Thinking that they can outsource their fiduciary liability.
Even when they aren’t fully aware of their liability exposure – and certainly once they are – plan fiduciaries have a strong interest in shielding themselves from the consequences of that exposure.
They often think that by hiring another plan fiduciary – and frequently that’s a financial advisor – they have managed to absolve themselves from that responsibility.
As it turns out, ERISA has a couple of very specific exceptions; more precisely, ways in which you can limit – but not eliminate – your fiduciary obligations. One exception has to do with the specific decisions made by a qualified investment manager – but even then, the plan fiduciary remains responsible for the prudent selection and monitoring of that investment manager’s activities on behalf of the plan.
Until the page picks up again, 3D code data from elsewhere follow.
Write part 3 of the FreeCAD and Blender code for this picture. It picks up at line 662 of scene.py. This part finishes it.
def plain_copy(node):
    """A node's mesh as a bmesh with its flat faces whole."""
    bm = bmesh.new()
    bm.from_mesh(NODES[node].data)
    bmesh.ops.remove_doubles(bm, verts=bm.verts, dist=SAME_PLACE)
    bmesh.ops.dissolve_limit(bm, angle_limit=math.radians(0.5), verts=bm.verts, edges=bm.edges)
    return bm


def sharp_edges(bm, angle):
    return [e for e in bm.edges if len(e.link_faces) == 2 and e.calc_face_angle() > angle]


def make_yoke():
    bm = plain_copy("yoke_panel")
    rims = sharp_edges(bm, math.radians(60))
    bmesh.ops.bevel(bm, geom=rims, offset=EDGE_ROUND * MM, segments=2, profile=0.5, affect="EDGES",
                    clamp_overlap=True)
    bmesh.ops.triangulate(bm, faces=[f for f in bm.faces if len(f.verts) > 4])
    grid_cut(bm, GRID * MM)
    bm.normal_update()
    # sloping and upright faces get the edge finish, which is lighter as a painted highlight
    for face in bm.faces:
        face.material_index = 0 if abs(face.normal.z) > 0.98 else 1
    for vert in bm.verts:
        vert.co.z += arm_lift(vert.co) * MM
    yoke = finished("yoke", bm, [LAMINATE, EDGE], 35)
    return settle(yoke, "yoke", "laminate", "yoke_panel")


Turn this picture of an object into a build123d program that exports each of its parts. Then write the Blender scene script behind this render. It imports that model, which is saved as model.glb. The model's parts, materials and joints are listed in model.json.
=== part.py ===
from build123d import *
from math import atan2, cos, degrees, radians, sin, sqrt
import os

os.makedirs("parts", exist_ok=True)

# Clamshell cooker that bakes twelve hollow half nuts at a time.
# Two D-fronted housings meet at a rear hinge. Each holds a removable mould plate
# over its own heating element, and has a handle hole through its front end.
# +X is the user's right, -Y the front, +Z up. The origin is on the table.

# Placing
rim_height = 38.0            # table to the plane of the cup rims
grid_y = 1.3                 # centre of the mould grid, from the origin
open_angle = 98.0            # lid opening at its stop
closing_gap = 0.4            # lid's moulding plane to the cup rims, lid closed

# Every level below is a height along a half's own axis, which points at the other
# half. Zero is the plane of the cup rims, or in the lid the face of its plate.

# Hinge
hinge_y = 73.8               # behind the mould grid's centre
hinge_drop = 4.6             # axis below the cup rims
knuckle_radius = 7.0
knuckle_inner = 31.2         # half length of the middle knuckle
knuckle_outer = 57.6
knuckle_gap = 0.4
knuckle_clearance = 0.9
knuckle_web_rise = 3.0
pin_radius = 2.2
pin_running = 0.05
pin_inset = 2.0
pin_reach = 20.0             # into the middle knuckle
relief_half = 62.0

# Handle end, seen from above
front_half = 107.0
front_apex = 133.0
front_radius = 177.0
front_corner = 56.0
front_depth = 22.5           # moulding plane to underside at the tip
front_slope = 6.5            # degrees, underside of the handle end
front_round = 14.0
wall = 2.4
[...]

The second exception has to do with specific investment decisions made by properly informed and empowered individual participants in accordance with ERISA section 404(c). Here also, even if the plan meets the 404(c) criteria (and it is by no means certain it will), the plan fiduciary remains responsible for the prudent selection and monitoring of the options on the investment menu.
It is important to remember that ERISA’s “prudent man” rule is a standard of care, and when fiduciaries act for the exclusive purpose of providing benefits, they must act at the level of a hypothetical knowledgeable person and must reach informed and reasoned decisions consistent with that standard. Fiduciaries who are concerned that they fall short of that standard – and let’s face it, many, perhaps most, are placed in those roles without training – may want to look to the counsel of the Department of Labor, which has said that “[l]acking that expertise, a fiduciary will want to hire someone with that professional knowledge to carry out the investment and other functions.”
Doing so may not insulate you from all liability – but turning to experts is not only prudent, it surely minimizes the likelihood of making big mistakes.